Pour l'homme du plâtre, un grand tournant s'opéra lorsque l'exploitation du gypse pratiquée en carrières à ciel ouvert passa en mode souterrain. Pour débusquer un matériau plus pur, semblable à un cristal d'un beau blanc grenu, le carrier dut s'enfoncer dans le sol, se transformer en mineur. A Fitou, l'un des puits d'accès aux mines avoisinait les quarante mètres de profondeur; en 1835, les mineurs y descendaient "par un escalier très hardi, sans rampes, dont les marches toujours humides et argileuses, le rendaient d'un difficile accès". Il durent renoncer à la lumière solaire pour saisir, dans la noirceur secrète de la terre, l'éclat pur mais blafard de la sélénite, cet autre nom du gypse, encore dit "pierre de lune" car on croyait y retrouver son éclat. Sa lumière tranquille et blanche, comme un lait de chaux figé, baignait ce monde pétrifié des abîmes où des débris d'os longs côtoient des empreintes de palmiers et des végétaux cristallisés.

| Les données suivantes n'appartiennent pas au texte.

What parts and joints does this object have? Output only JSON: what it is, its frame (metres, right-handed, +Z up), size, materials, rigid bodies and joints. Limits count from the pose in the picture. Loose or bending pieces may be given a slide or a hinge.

Avec la paralysie des activités, des colonnes d'eau sombre, plate et solide, où un serpent parfois se glisse, ennoyèrent toutes les cavités. Dans les eaux lourdes de ce tombeau, sans rite ni visite, même la rêverie hésite encore à s'infiltrer.



Bibliographie :

Bouis M., 1835-1836, Recherches sur les gypses (pierres à plâtre) employées dans le département des P.-O., SASL des Pyrénées-Orientales, t.2

Brau Gilbert, 1997, Derrière Terra Vinea, deux siècles d'exploitation du gypse, Journal l'Indépendant, du 27 février, rubrique de Portel-des-Corbières

Et sur la sélénite (du grec selênê: "lune", selênitês (lithos) : "pierre de lune") et les figures immobilisées d'un monde pétrifié, voir :

Huysmans J.-K., 1928, En rade, Plon, Paris

dans lequel la lune est perçue comme "un immense désert de plâtre sec".

Caillois Roger, 1987, L'écriture des pierres, Champs Flammarion

pour "l'action d'un esprit coagulant et gorgonique" dans les jeux de la nature.

Et Bachelard, bien entendu, pour ses essais sur les images de l'intimité.